Why is Meltdown and Spectre a concern now and not before?

Cyber Security in the computing age is an ongoing continuous process with new vulnerabilities discovered every now and then. It is also impossible to further predict what issues may crop up in the near future beforehand. All around the world thousands of security researchers spend countless days and nights to examine all of our digital footprints to make sure that these kinds of threats are detected beforehand.

Both Spectre and Meltdown are were discovered independently by a group of cybersecurity specialists in the year 2017 and alarms were raised to the concerned authorities and both of these vulnerabilities were made public on 3rd of January 2018.

These are very severe computing security defects that were initially believed to be false by many cybersecurity professionals. But both of them gained traction in the cybersecurity space when many Computing Heavyweights such as when Microsoft demonstrated it in JavaScript JIT engines and also verified by many independent cybersecurity professionals.

Meltdown Security Vulnerability Discoverers:

  • Jann Horn (Google Project Zero)
  • Werner Haas, Thomas Prescher (Cyberus Technology)
  • Daniel Gruss, Moritz Lipp, Stefan Mangard, Michael Schwarz (Graz University of Technology)

Spectre Security Vulnerability Discoverers:

  • Jann Horn (Google Project Zero) and
  • Paul Kocher in collaboration with, Daniel Genkin (the University of Pennsylvania and University of Maryland), Mike Hamburg (Rambus), Moritz Lipp (Graz University of Technology), and Yuval Yarom (University of Adelaide and Data61).

Source: https://meltdownattack.com

What all devices and vendors are affected by Meltdown and Spectre?

  • All modern CPU’s from Intel, AMD (although unknown at this point in time), IBM and Qualcomm seem to be affected by these vulnerabilities affect the inherent way these processors are designed to function.
  • All smartphones which use the ARM processor architecture design and made by Qualcomm, although only a few of the ARM processors are affected and information regarding these is expected from Qualcomm’s end.
  • All Cloud infrastructure providers such as Amazon AWS, Microsoft Azure, Google Cloud Platform using server CPUs from Intel or AMD (although unknown at this point in time).
  • All IOT and other smart devices using ARM’s patented microprocessor instruction for its CPU.
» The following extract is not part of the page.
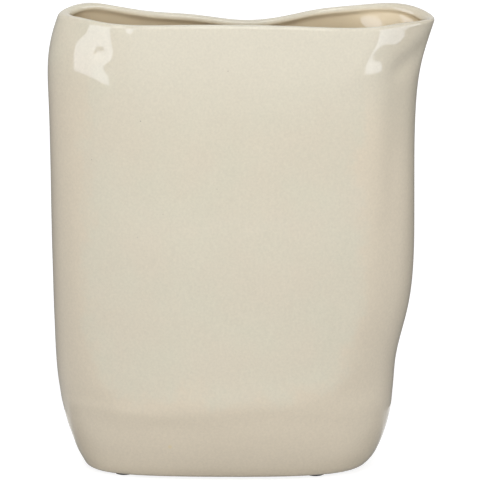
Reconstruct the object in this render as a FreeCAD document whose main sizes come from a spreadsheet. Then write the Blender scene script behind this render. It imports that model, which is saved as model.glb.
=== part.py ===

Meltdown and Spectre Implications:

  • First and foremost, raw and unprotected data is exposed during its execution even when not needed causing a whole range of information stealing attack vectors to be used.
  • Currently, well-documented videos exist to demonstrate the proof of concept for Meltdown and Spectre.
  • Since these architectural defects are present since the dawn of the modern day CPUs, just a single patch cannot resolve the problem fully.
  • Spectre itself will lead to a group of new attack vectors which will cause additional headaches in the upcoming years to go.
  • Patches are in development for both Spectre and Meltdown by different CPU vendors alike but those are slated to decrease the overall performance of the existing systems. Intel CPUs back from even 2011 is said to be affected at this point in time.
  • OS level patches are also being developed by major OS vendors such as Microsoft and Apple but still, these issues will need to be mitigated at the hardware level.

Meltdown and Spectre

Source: The EU Cyber Security Agency

Meltdown and Spectre Safety Measures:

  • As an end user, nothing can be done at the hardware level.
  • At the software front, install all the latest software patches available from the respective OS vendors (but this will decrease CPU performance up to 20% in some cases).
  • Install and update anti-malware software on your computing systems (this will, in theory, protect the systems once the attack vector signatures get known).
  • Do not click on suspicious links and download content that may harm your system or open unknown email attachments.
  • Buy newer hardware which is said to have mitigated Meltdown and Spectre vulnerabilities (statement from Intel confirms this).

At this point in time, we at The Techies Guide can simply offer to say is that “at an individual level You and You alone are responsible for the safety of Your data”.